Source: Center for Home Movies, U.S. Library of Congress, 35mm print or digital
Named to the National Film Registry, this compilation of home movies was preserved by Haghefilm (Amsterdam) and united with its soundtrack for the first time. A loving letter from the filmmaker to his son with Down Syndrome, this amateur film outstrips any professional production on the subject.
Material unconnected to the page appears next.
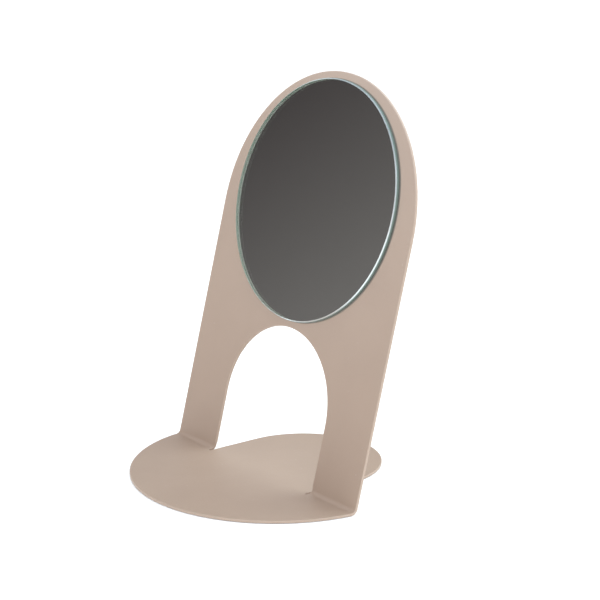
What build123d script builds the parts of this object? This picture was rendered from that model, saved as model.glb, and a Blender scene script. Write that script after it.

Scratch and Crow (Helen Hill, 1995) 4 min., 16mm
Source: Harvard Film Archive and NYU Film Study Center
Made as a student film at the California Institute of the Arts, this vividly colored work of cel animation touches the sublime, a spiritual homage to animals and the human soul. Named to the National Film Registry.  

Na odnoi zemle [On the Same Earth] (Vladimir Medvedev, People’s Film Studio, House of Culture of Professional Technical Schools, Leningrad, USSR, 1976-77) 10 min., digital
Written, directed, shot and edited by Vladimir Medvedev. Script consultant: Boris Goller. Music: Jean-Michel Jarre, “Oxygène.” In Russian with English subtitles by Maria Vinogradova.
Source: Vladimir Medvedev and Maria Vinogradova
In the Soviet Union, a culture of amateur filmmaking (kinosamodeiatelnost) developed within a state-sponsored system of clubs and studios that gave enthusiasts access to equipment. The wide range of films made in this context include this humanistic documentary essay, using film shot while visiting Canada at the time of the 1976 Olympics in Montreal.

EPH 4/27/16  (Ephraim Horowitz, 1979) 26 min., digital
Narrated by Ephraim Horowitz.
Source: NYU Orphan Film Symposium, Fandor, and the Horowitz estate
An avid amateur filmmaker from the 1930s until his death in 2012, Ephraim Horowitz reflects on his life in this sophisticated, wry Super 8 memoir. Named one of the Ten Best amateur films of 1979.